▶ **WORK REQUIRED**
Output each line of the material exactly as it stands.
---------- SOURCE EXCERPT
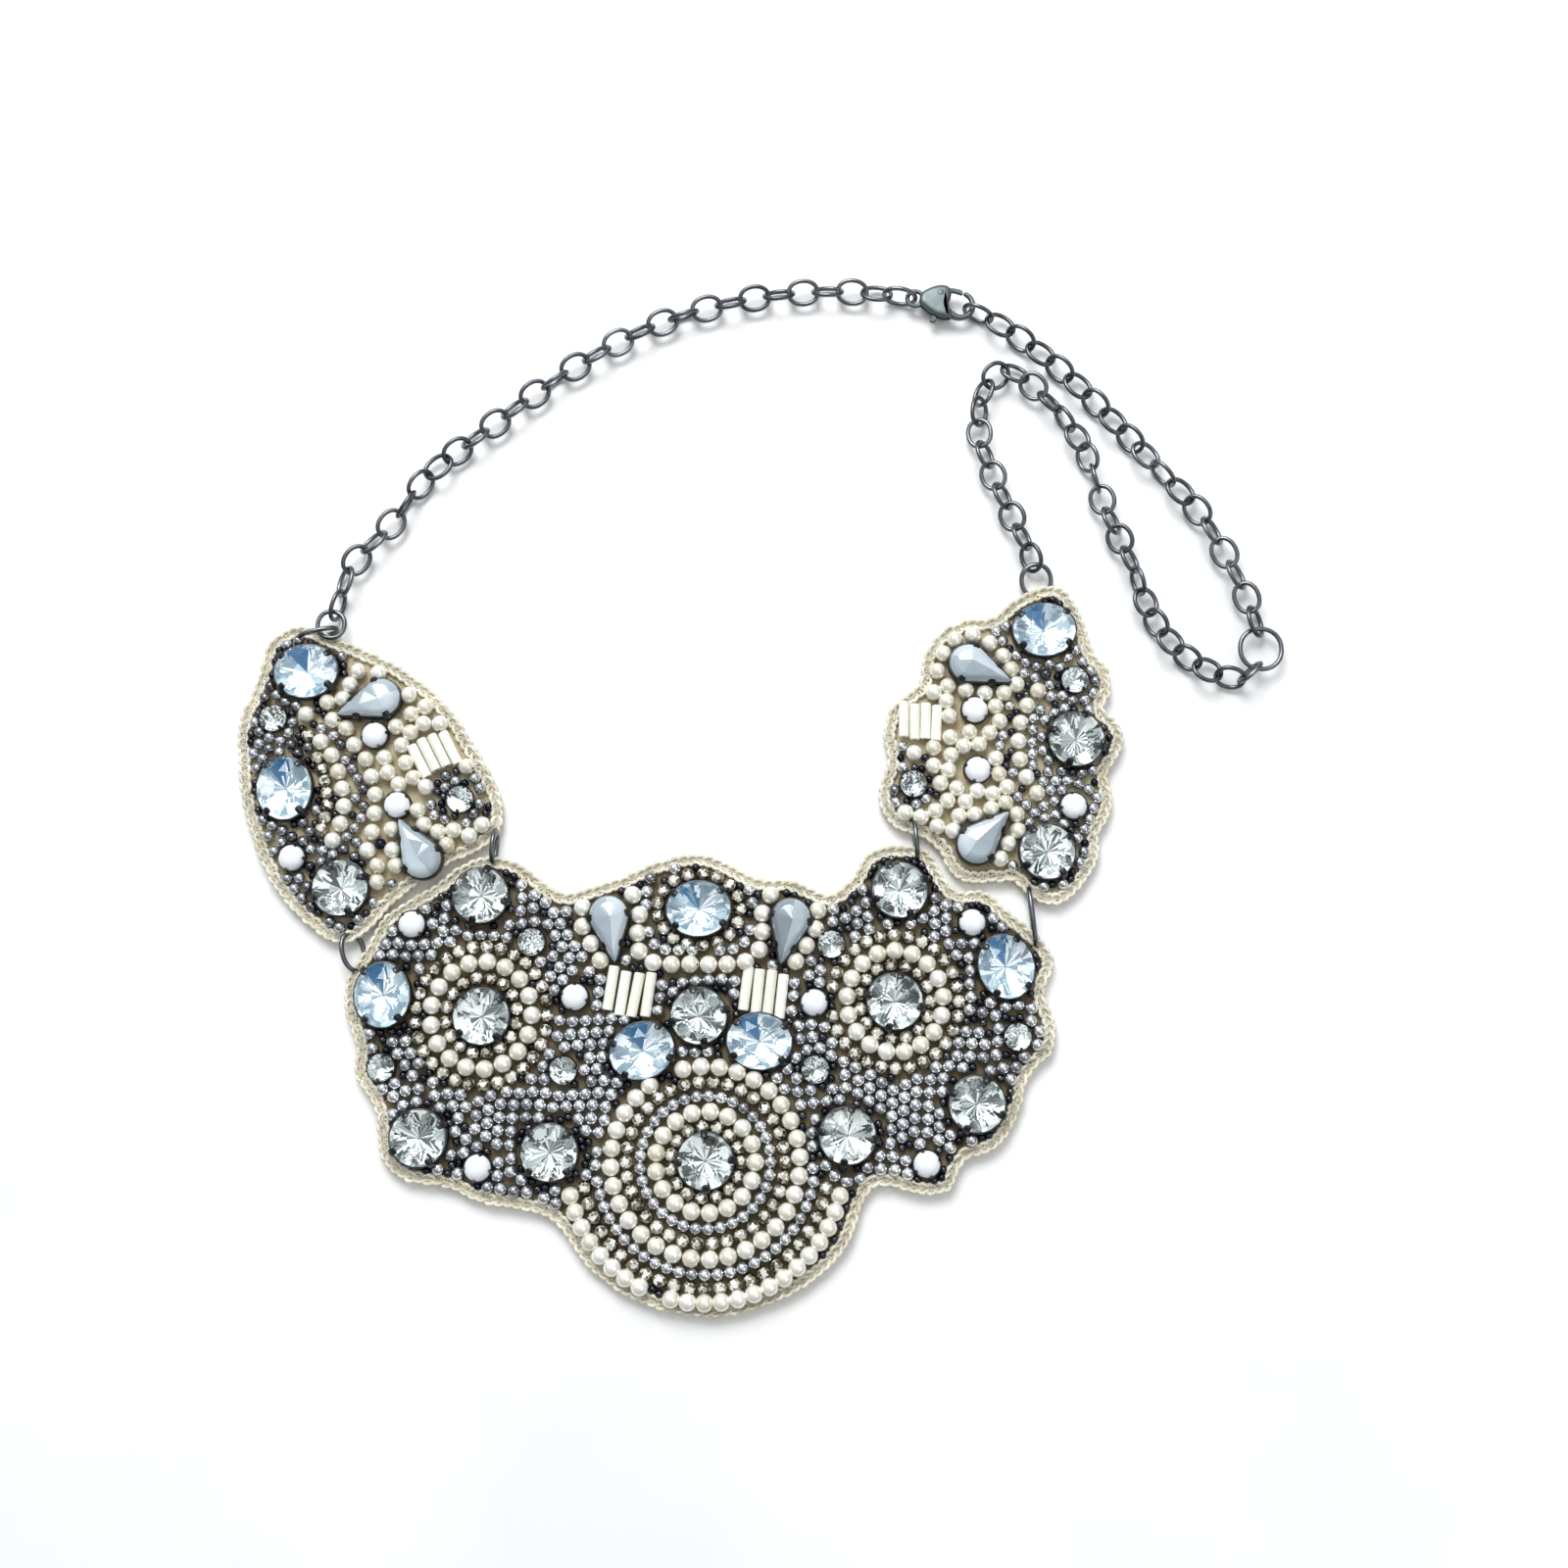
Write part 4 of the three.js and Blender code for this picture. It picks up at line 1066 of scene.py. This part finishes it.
# How far a laid bead may overlap what is there, and stand past the felt's free area.
RING_GIVE, STRING_GIVE = (0.9, 1.5), (1.0, 1.0)
# How much smaller a bead counts as when it fills the room left.
SQUEEZE = {"pearl": 0.3, "seed": 0.1, "small": 0.2}


def layout_of(side):
    """A panel's beads: its rings, its strings, then fills of ever smaller beads."""
    layout = Layout(side)
    for kind, x, y, rx, ry, count, start, end in BEAD_RINGS[side]:
        angle = np.radians(np.linspace(start, end, count, endpoint=end - start < 360))
        points = np.column_stack([x + rx * np.cos(angle), y + ry * np.sin(angle)])
        layout.line(kind, points, *RING_GIVE)
    for kind, bends in STRINGS[side]:
        line = spline(bends)
        count = int(length_of(line) / (2 * layout.radius[kind] * 1.01)) + 1
        layout.line(kind, spaced(line, max(count, 2)), *STRING_GIVE)
    if side in PEARL_EDGE:
        edge = np.array(PEARL_EDGE[side])
        hand = PEARL_SIDE[side]

        def pearls(x, y):
            clear = hand * (x - np.interp(y, edge[:, 0], edge[:, 1])) > 0
            for stone_x, stone_y in SMALL_STONES[side][:CLEAR_COUNT[side]]:
                clear &= np.hypot(x - stone_x, y - stone_y) > SEEDS_ROUND_STONE
            return clear

        layout.fill("pearl", pearls)
        layout.fill("seed")
        # The near-black small beads fill the gaps, partly as painted shade.
        layout.fill("small", lambda x, y: ~pearls(x, y))
    else:
        layout.fill("seed")
        # The near-black small beads fill the gaps, partly as painted shade.
        layout.fill("small")
    return layout


# ---------------------------------------------------------------- beads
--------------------
▶ **TASK ANSWER**
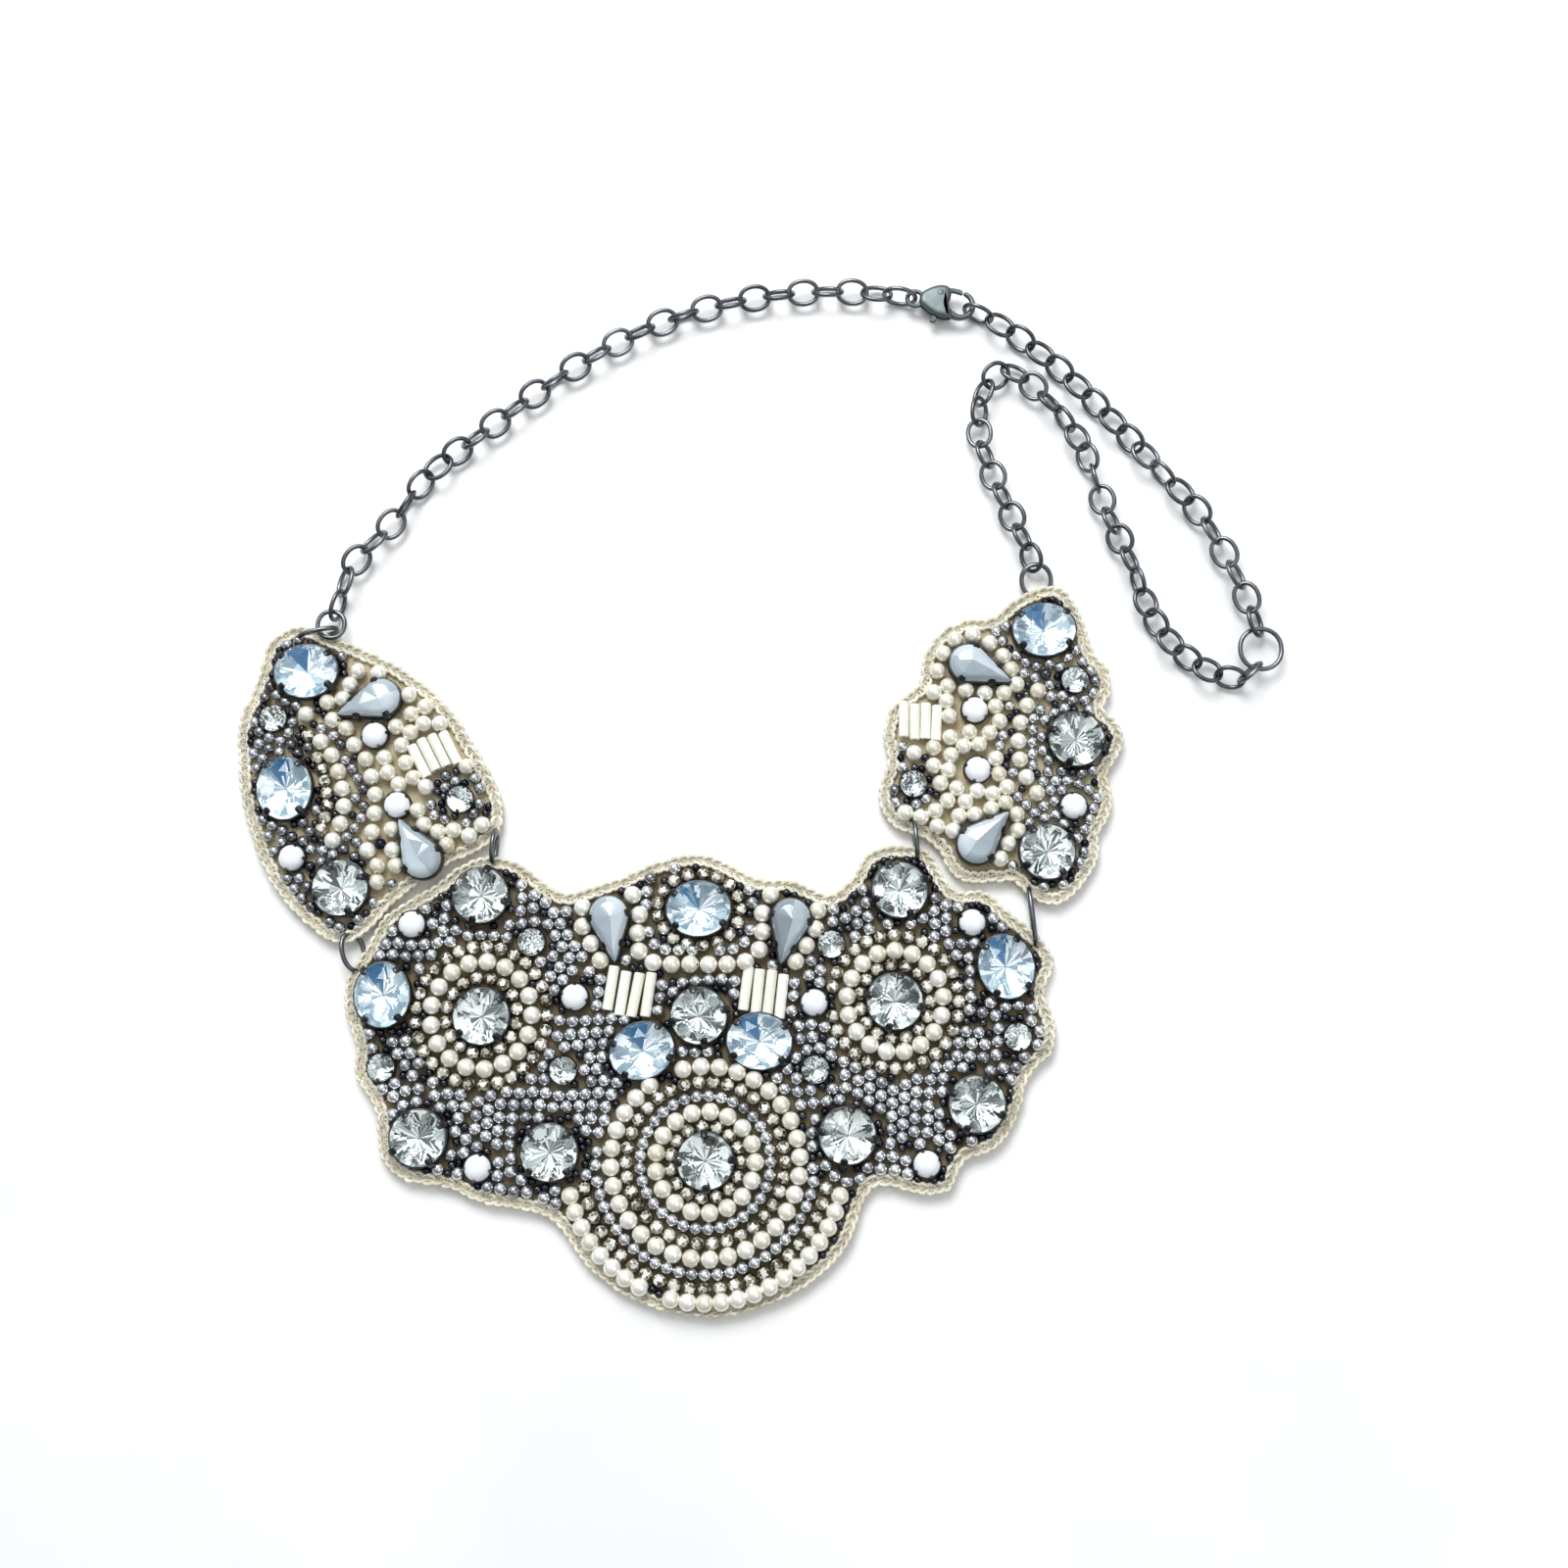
Write part 4 of the three.js and Blender code for this picture. It picks up at line 1066 of scene.py. This part finishes it.
# How far a laid bead may overlap what is there, and stand past the felt's free area.
RING_GIVE, STRING_GIVE = (0.9, 1.5), (1.0, 1.0)
# How much smaller a bead counts as when it fills the room left.
SQUEEZE = {"pearl": 0.3, "seed": 0.1, "small": 0.2}


def layout_of(side):
    """A panel's beads: its rings, its strings, then fills of ever smaller beads."""
    layout = Layout(side)
    for kind, x, y, rx, ry, count, start, end in BEAD_RINGS[side]:
        angle = np.radians(np.linspace(start, end, count, endpoint=end - start < 360))
        points = np.column_stack([x + rx * np.cos(angle), y + ry * np.sin(angle)])
        layout.line(kind, points, *RING_GIVE)
    for kind, bends in STRINGS[side]:
        line = spline(bends)
        count = int(length_of(line) / (2 * layout.radius[kind] * 1.01)) + 1
        layout.line(kind, spaced(line, max(count, 2)), *STRING_GIVE)
    if side in PEARL_EDGE:
        edge = np.array(PEARL_EDGE[side])
        hand = PEARL_SIDE[side]

        def pearls(x, y):
            clear = hand * (x - np.interp(y, edge[:, 0], edge[:, 1])) > 0
            for stone_x, stone_y in SMALL_STONES[side][:CLEAR_COUNT[side]]:
                clear &= np.hypot(x - stone_x, y - stone_y) > SEEDS_ROUND_STONE
            return clear

        layout.fill("pearl", pearls)
        layout.fill("seed")
        # The near-black small beads fill the gaps, partly as painted shade.
        layout.fill("small", lambda x, y: ~pearls(x, y))
    else:
        layout.fill("seed")
        # The near-black small beads fill the gaps, partly as painted shade.
        layout.fill("small")
    return layout


# ---------------------------------------------------------------- beads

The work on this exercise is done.